Allen’s commitment to keeping his work open-ended has led others to fill the void with interpretations that align with their world views. In a statement, Parido, the pavilion’s commissioner, described the artist as a “self-taught American success story” who “embodies the qualities of America’s best and brightest.” Uslip highlighted Allen’s use of Colorado Yule marble, which also appears in historic monuments like the Lincoln Memorial in Washington, DC. (The official press release does not mention that, in addition to Yule marble, the Venice presentation will include a new sculpture made from green marble sourced from Guatemala.)
Jeff Poe, cofounder of the now-shuttered Blum & Poe gallery, which began representing the artist in 2014, contends that Allen’s work has little to do with America. “It has no truly deep American stance,” he says.

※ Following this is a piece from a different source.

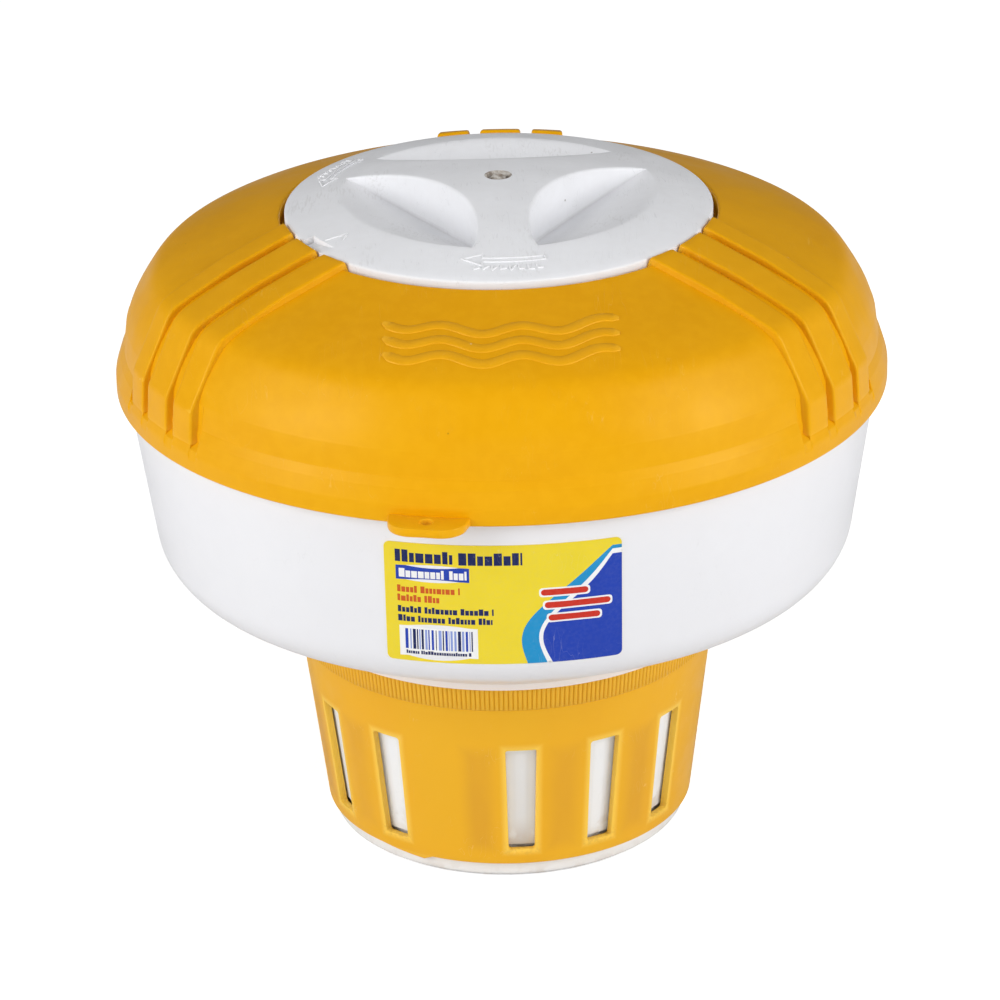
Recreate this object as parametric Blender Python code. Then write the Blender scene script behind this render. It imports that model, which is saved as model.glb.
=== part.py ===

Poe and others also point out the irony of an artist who has made his artistic home in Mexico representing the US amid the Trump administration’s aggressive crackdown on immigration. Allen has “built a strong community of artists and artisans in Mexico,” says Eric Gleason of Olney Gleason, one of the artist’s former galleries. “The work’s dialogue with pre-modern forms and Alma’s deep appreciation for materials native to the area are some of the most interesting aspects of his practice.”
No one I spoke to believes that Allen is a bad artist. But they disagree about whether his enigmatic work is suited to represent the US on the international stage at this fraught moment. “We’re going to get this vanilla, modernist, lovely work that doesn’t speak to anything that’s happening,” Poe says.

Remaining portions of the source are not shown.